Guru: Digugu lan Ditiru
oleh : Riski Fidiana, S.Pd., Gr.
Budaya Jawa kerap kali sarat akan makna mengenai kehidupan sehari-hari. Salah satu yang umum terdengar di masyarakat adalah kata guru yang memiliki akronim digugu lan ditiru. Digugu artinya seorang guru adalah sosok yang ucapannya dapat dipercaya dan dipatuhi. Sementara itu, ditiru artinya seorang guru harus menjadi sosok yang perilakunya dapat diteladani atau diikuti.

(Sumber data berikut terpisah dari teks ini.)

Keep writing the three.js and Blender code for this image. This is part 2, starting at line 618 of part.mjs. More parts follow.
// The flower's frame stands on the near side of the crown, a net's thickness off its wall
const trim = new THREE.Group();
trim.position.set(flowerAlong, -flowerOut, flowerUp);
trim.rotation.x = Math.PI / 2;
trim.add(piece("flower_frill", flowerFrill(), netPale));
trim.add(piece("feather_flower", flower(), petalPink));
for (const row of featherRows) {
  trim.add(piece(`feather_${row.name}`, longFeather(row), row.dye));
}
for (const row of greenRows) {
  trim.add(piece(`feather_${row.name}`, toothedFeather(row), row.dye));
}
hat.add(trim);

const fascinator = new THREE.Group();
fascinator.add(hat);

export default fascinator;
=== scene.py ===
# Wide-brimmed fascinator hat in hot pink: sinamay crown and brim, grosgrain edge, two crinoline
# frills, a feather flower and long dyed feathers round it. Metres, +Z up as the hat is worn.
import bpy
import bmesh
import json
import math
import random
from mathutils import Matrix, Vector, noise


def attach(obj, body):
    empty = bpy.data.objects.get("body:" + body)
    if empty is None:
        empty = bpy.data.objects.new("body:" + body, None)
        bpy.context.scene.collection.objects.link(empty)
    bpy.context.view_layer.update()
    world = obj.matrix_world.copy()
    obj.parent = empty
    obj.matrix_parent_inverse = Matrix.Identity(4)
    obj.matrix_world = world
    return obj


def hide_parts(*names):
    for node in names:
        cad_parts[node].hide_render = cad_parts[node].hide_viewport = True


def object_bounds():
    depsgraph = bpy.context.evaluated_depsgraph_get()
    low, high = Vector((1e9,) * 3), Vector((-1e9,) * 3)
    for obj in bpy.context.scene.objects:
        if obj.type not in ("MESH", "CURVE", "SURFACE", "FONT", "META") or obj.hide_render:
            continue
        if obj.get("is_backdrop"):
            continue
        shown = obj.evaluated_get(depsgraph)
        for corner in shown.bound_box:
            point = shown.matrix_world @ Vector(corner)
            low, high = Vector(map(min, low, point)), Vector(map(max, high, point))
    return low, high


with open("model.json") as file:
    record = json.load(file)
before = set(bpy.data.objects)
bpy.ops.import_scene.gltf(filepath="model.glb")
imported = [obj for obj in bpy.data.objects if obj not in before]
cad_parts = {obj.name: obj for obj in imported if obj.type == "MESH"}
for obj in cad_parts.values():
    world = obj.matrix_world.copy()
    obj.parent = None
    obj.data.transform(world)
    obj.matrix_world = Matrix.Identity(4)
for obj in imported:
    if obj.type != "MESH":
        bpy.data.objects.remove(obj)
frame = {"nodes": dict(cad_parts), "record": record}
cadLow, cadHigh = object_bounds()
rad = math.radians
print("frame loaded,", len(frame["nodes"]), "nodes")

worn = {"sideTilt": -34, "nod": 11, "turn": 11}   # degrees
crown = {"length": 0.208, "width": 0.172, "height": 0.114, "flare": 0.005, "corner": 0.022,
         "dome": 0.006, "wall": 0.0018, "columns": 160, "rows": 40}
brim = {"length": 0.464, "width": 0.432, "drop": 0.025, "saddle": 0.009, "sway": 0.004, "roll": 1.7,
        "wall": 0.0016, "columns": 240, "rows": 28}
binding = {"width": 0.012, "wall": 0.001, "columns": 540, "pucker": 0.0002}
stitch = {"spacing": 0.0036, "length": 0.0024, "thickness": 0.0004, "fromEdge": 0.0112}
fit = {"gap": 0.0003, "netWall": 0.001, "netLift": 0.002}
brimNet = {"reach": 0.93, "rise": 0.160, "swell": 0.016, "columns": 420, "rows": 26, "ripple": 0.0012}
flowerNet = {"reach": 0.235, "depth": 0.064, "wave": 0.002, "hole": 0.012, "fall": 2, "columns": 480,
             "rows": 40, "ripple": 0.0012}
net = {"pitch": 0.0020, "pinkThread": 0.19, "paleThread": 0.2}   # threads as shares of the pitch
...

Konsep digugu lan ditiru ini tidak hanya sebatas pada profesi guru di sekolah atau madrasah. Lebih dari itu, seorang guru nyatanya harus bisa digugu lan ditiru dalam lingkup yang lebih luas, yakni dalam kehidupan bermasyarakat. Guru menjadi salah satu tokoh yang dianggap dapat menjadi teladan bagi masyarakat, baik ucapannya maupun perilakunya. Guru adalah profesi yang melekat, tidak terbatas pada lingkungan sekolah saja. Oleh sebab itu, seorang guru harus senantiasa berhati-hati dalam berucap dan berperilaku, di mana pun dan kapan pun.
Sebagai pendukung dari konsep digugu lan ditiru, terdapat semboyan yang digaungkan oleh Ki Hadjar Dewantara, yakni ing ngarsa sung tuladha, ing madya mangun karya, tut wuri handayani. Trilogi kepemimpinan Ki Hadjar Dewantara ini dapat dijadikan sebagai pedoman seorang guru dalam berperilaku dalam kehidupan sehari-hari. Konsep ing ngarsa sung tuladha bermakna bahwa seorang pemimpin harus bisa menjadi memberikan contoh dan panutan di depan orang lain. Konsep ing madya mangun karsa bermakna bahwa seseorang dapat menjadi penyemangat dan inspirasi di tengah-tengah kehidupan. Sementara itu, konsep tut wuri handayani bermakna bahwa seorang pemimpin harus mampu memberikan dorongan dan dukungan agar yang dipimpin dapat maju.
Trilogi kepemimpinan ini dapat diaplikasikan oleh guru, khususnya dalam dunia pendidikan. Misalnya dalam konsep ing ngarsa sung tuladha, guru dapat menjadi tauladan bagi siswa dan sesama rekan kerja. Contoh nyatanya adalah membuang sampah pada tempatnya, mengikuti kegiatan upacara, menggunakan atribut yang rapi dan lengkap, bertutur kata yang santun, serta disiplin. Guru juga dapat memberikan dukungan terhadap peserta didik, misalnya dukungan secara moral apabila terdapat siswa yang memiliki masalah. Guru dapat menjadi tempat bercerita dan memberikan masukan terhadap permasalahan yang dihadapi oleh siswa. Guru juga dapat menjadi penengah apabila terdapat perselisihan antarsiswa atau antarguru. Konsep tut wuri handayani bagi seorang guru adalah memberikan dukungan dan semangat dari belakang. Guru dapat memberikan kebebasan kepada siswa utnuk mengambil keputusan sendiri, tetapi tetap diawasi dan didampingi. Dalam hal ini, guru harus bertindak sebagai fasilitator bukan pusat pembelajaran, yakni sebagai pendamping siswa dalam proses belajarnya, bukan satu-satunya sumber untuk belajar.
Guru sebagai sosok yang bisa digugu lan ditiru, seorang guru harus senantiasa berbenah, belajar, dan terus melakukan evaluasi serta refleksi terhadap dirinya sendiri. Hasil dari refleksi tersebut dapat dijadikan sebagai patokan untuk memperbaiki ucapan dan perilaku seorang guru, bukan hanya sekadar menambah pengetahuan tentang pelajaran yang diampu saja. Semoga kita senantiasa dapat menjadi guru yang sebenar-benarnya dapat digugu lan ditiru, bukan diguyu lan ditinggal turu.